→ The problem: Find how many lines in the material hold the word "from", then state that number and nothing more.

→ Data for the task:
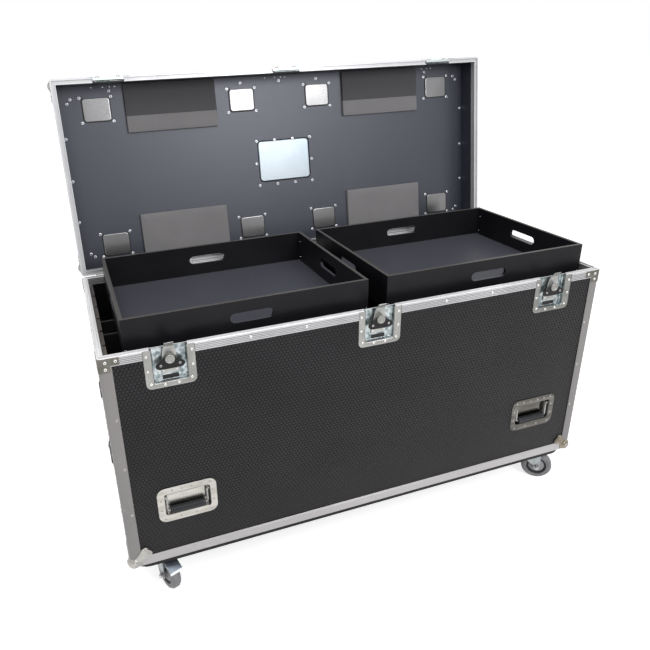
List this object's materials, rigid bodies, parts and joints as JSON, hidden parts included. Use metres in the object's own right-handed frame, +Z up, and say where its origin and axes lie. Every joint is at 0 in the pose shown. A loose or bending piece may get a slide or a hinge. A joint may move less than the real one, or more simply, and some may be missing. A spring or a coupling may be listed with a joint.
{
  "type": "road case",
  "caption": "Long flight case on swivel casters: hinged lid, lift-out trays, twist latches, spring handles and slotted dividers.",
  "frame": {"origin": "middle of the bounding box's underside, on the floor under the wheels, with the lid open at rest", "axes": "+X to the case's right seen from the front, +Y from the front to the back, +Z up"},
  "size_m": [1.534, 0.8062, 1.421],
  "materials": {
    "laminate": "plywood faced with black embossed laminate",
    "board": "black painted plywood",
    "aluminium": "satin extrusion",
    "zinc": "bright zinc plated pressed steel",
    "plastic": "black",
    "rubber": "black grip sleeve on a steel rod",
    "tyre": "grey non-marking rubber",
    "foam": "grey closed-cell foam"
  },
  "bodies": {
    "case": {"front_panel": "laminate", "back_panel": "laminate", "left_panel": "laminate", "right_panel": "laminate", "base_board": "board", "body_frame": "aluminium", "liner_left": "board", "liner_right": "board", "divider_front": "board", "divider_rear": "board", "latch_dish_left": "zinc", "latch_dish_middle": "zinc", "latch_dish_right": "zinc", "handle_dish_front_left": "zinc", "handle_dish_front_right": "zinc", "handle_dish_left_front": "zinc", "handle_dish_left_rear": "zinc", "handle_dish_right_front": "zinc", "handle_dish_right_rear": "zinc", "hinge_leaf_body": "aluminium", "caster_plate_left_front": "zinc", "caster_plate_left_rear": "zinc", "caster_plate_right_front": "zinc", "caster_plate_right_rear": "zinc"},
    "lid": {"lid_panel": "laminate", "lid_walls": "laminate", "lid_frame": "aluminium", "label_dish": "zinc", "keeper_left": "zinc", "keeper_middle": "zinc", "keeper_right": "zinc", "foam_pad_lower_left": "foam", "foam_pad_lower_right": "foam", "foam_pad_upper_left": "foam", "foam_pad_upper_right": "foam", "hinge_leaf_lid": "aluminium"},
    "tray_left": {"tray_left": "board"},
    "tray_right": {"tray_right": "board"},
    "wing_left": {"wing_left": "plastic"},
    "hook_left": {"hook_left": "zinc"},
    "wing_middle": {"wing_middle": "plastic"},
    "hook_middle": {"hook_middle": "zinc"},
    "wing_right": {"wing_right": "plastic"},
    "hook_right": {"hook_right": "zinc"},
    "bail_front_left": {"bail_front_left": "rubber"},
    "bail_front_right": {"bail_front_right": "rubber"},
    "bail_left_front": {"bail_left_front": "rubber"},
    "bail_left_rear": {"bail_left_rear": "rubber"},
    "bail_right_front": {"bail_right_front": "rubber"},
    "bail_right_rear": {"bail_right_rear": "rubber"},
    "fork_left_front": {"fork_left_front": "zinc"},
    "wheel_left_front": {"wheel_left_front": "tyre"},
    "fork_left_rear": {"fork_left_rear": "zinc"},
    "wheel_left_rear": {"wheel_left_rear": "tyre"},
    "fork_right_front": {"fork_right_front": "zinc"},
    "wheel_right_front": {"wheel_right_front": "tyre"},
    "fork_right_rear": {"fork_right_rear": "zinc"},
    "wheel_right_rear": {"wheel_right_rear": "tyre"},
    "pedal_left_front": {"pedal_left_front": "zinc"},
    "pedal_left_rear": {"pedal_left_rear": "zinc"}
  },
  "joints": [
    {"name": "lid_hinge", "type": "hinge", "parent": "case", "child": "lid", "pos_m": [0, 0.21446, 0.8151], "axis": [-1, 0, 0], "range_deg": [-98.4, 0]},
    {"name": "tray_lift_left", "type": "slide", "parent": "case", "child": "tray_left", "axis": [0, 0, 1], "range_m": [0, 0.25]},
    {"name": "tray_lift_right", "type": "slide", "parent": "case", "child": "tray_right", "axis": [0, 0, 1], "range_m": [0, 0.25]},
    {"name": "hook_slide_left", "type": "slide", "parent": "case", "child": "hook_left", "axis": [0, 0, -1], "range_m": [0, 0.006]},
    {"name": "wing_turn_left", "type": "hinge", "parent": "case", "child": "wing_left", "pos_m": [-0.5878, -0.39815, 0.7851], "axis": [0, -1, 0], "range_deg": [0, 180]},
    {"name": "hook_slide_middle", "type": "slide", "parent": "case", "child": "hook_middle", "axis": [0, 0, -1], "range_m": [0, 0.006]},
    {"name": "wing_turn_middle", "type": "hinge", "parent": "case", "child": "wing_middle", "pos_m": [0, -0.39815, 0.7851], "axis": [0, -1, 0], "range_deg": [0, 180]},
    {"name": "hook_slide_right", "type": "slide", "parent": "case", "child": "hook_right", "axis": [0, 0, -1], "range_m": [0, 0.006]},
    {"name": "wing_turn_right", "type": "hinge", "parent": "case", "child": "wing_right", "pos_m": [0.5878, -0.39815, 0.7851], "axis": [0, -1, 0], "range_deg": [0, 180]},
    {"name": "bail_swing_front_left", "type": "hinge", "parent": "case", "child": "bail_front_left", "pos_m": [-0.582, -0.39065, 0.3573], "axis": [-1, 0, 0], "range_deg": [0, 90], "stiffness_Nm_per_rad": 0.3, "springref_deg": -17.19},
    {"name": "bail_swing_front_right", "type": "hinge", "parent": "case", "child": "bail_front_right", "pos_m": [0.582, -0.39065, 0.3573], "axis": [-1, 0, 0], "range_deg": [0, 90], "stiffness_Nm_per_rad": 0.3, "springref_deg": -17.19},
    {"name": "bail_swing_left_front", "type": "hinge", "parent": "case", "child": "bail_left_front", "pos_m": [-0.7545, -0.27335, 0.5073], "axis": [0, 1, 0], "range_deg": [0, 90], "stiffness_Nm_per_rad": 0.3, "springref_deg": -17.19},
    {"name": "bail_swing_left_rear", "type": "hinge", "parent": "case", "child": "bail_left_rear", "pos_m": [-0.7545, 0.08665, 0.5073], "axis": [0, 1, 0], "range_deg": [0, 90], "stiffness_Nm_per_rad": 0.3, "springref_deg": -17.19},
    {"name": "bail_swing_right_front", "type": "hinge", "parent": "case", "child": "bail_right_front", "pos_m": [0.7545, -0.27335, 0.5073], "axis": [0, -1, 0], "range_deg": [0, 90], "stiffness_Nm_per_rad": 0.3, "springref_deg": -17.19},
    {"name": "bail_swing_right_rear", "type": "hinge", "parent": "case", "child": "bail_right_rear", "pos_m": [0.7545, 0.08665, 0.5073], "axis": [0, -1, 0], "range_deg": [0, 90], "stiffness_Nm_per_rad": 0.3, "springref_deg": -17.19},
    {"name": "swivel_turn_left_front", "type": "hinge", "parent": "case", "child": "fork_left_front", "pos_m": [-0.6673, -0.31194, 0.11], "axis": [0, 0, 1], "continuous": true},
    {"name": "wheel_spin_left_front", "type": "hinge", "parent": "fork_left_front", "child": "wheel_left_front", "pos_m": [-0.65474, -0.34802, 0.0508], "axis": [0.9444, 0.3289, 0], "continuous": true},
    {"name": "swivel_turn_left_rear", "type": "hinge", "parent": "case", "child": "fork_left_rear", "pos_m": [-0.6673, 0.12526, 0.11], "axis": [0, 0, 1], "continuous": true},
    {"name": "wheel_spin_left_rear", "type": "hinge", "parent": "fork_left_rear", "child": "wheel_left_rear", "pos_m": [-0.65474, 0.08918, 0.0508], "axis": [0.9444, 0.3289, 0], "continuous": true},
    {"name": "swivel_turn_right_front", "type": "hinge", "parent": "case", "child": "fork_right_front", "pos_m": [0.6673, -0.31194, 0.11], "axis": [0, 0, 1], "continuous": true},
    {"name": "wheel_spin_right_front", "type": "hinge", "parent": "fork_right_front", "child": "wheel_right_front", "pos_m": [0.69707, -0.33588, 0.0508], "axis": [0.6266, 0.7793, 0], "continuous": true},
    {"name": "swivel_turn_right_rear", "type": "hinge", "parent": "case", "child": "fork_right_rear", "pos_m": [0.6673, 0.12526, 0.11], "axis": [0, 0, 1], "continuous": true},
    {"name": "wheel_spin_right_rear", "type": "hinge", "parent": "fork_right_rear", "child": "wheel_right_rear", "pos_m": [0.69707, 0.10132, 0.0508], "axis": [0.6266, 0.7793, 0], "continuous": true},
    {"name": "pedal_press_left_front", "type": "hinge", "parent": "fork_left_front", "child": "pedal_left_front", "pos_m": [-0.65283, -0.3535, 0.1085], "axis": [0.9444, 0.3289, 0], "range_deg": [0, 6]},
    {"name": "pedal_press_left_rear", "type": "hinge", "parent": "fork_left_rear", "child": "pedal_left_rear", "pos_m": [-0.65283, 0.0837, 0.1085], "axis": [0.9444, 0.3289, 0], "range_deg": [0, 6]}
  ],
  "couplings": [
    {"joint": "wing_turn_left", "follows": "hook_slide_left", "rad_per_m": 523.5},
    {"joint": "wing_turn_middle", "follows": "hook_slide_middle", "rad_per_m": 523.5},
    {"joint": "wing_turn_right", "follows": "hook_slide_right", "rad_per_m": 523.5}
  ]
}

...

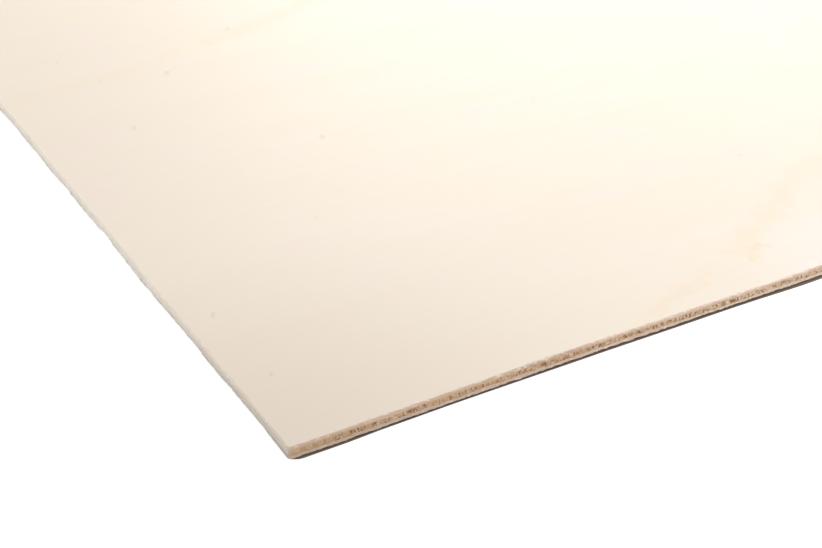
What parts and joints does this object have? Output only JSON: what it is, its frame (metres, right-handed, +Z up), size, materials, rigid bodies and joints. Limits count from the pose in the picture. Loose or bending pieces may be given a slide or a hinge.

→ Solution to the problem: 2